Take a moment to review this document in order to make the contribution process easy and effective.

Following these guidelines helps to communicate that you respect the time of the developers managing and developing this open source project. In return, they should reciprocate that respect in addressing your issue or assessing patches and features.

Using the issue tracker

The issue tracker is the preferred channel for bug reports, features requests and submitting pull requests, but please follow the below restrictions:

  • Please do not use the issue tracker for personal support requests (use Osdag forum or GitHub issue).

  • Please do not derail or troll issues. Keep the discussion on topic and respect the opinions of others.

  • Please do not post comments consisting solely of "+1" or "👍". Use GitHub's "reactions" feature instead. We reserve the right to delete comments which violate this rule.

Bug reports

A bug is a demonstrable problem that is caused by the code in the repository. Good bug reports are extremely helpful!

Guidelines for bug reports:

  • Use the GitHub issue search — check if the issue has already been reported.

  • Check if the issue has been fixed — try to reproduce it using the latest master branch in the repository.

A good bug report shouldn't leave others needing to chase you up for more information.
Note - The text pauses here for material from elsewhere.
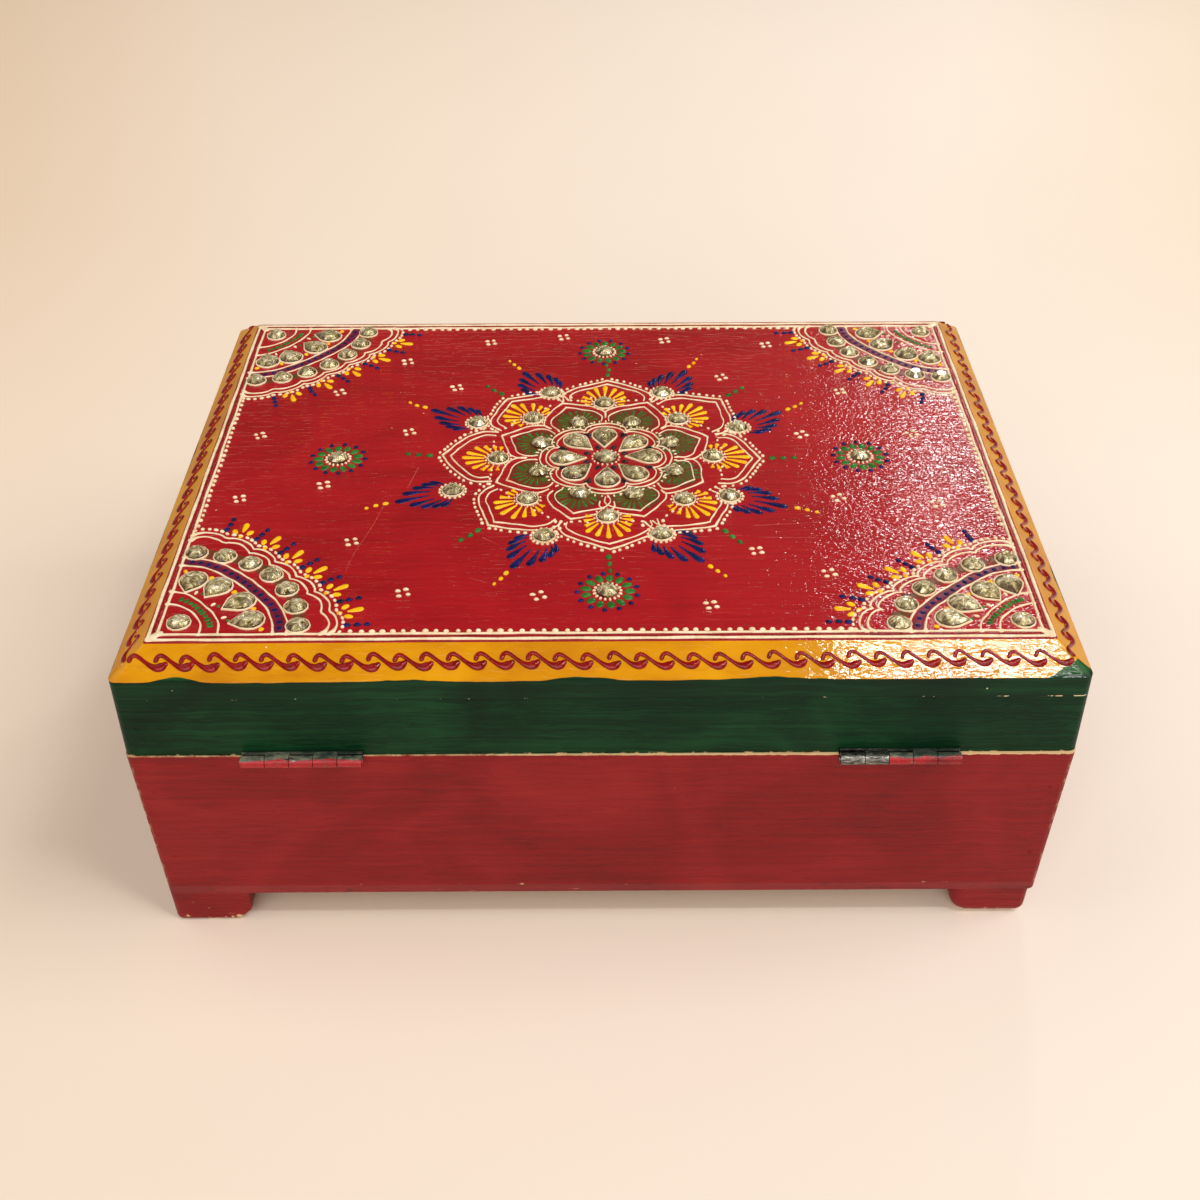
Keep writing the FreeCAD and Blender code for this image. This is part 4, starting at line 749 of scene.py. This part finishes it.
# How far each petal reaches, and how far it leans in degrees, going round from angle zero
INNER_REACH_SHARES = (0.985, 0.97, 0.94, 0.89, 0.95, 1.0, 1.0, 0.97)
INNER_LEANS = (0, 5, -4, -3, -2, 0, 0, 0)
OUTER_REACH_SHARES = (1.01, 1.0, 0.975, 0.975, 0.945, 1.03, 0.96, 0.965)
OUTER_LEANS = (-2, 2, 1, -5, -1, -2, -1, -4)
SCALLOP_LINES = ((15.4, 18.2, 0.42), (17.1, 20.1, 0.5))
FRINGE_RADII = (18.6, 21.4)
LOBE_STEPS = 14
WASH_POINTS = 24


def petal_line(knots, angle, reach):
    """Both sides of a pointed petal in one path; its tip reaches further or less far."""
    root = knots[0][0]
    tip = knots[-1][0]
    longer = (reach - 1) * tip / (tip - root)
    drawn = [(u + longer * (u - root), v, width) for u, v, width in knots]
    side = smooth(drawn)
    other = [(u, -v, width) for u, v, width in reversed(side[:-1])]
    return by_hand(moved(side + other, flower, angle))


def scallop(valley, lobe, width):
    """Closed line of eight round lobes."""
    path = []
    for k in range(PETALS * LOBE_STEPS + 1):
        angle = STEP * k / LOBE_STEPS
        swell = sqrt(abs(cos(PETALS / 2 * angle)))
        path.append((*polar(flower, valley + (lobe - valley) * swell, angle), width))
    return path


def fan_patch(origin, angle, long_reach, short_reach):
    """Outline of a wash brushed out from a stone, longest along an angle."""
    outline = []
    for k in range(WASH_POINTS):
        turn = FULL_TURN * k / WASH_POINTS
        forward = (1 + cos(turn)) / 2
        reach = short_reach + (long_reach - short_reach) * forward ** 0.6
        reach *= 1.0 if cos(turn) > -0.4 else 0.75
        outline.append(polar(origin, reach + draw(-0.3, 0.3), angle + turn))
    return outline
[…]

Please try to be as detailed as possible in your report. What is your environment? What steps will reproduce the issue? What browsers and OS experience the problem? What would you expect to be the outcome? All these details will help people to fix any potential bugs.

Example:

Short and descriptive example bug report title

A summary of the issue and the browser/OS environment in which it occurs. If suitable, include the steps required to reproduce the bug.

    This is the first step
    This is the second step
    Further steps, etc.

<url> - a link to the reduced test case

Any other information you want to share that is relevant to the issue being reported. This might include the lines of code that you have identified as causing the bug, and potential solutions (and your opinions on their merits).

Feature requests

Feature requests are welcome. But take a moment to find out whether your idea fits with the scope and aims of the project. It's up to you to make a strong case to convince the project's developers of the merits of this feature. Please provide as much detail and context as possible.

Pull requests

Good pull requests - patches, improvements, new features - are a fantastic help. They should remain focused in scope and avoid containing unrelated commits.

Please ask first before embarking on any significant pull request (e.g. implementing features, refactoring code, porting to a different language/OS), otherwise you risk spending a lot of time working on something that the project's developers might not want to merge into the project.

Please adhere to the coding conventions used throughout a project (indentation, accurate comments, etc.).

Follow this process if you'd like your work considered for inclusion in the project:

  1. Fork the project, clone your fork, and configure the remotes:

    #Clone your fork of the repo into the current directory
    git clone https://github.com/<your-username>/<repo-name>
    #Navigate to the newly cloned directory
    cd <repo-name>
    #Assign the original repo to a remote called "upstream"
    git remote add upstream https://github.com/<upstream-owner>/<repo-name>
  2. If you cloned a while ago, get the latest changes from upstream:

    git checkout <dev-branch>
    git pull upstream <dev-branch>
  3. Create a new topic branch (off the main project development branch) to contain your feature, change, or fix:

    git checkout -b <topic-branch-name>
  4. Commit your changes in logical chunks. Please adhere to these git commit message guidelines or your code is unlikely be merged into the main project.

  5. Locally merge (or rebase) the upstream development branch into your topic branch:

    git pull [--rebase] upstream <dev-branch>
  6. Push your topic branch up to your fork:

    git push origin <topic-branch-name>
  7. Open a Pull Request with a clear title and description.

IMPORTANT: By submitting a patch, you agree to allow the project owner to license your work under the same license as that used by the project.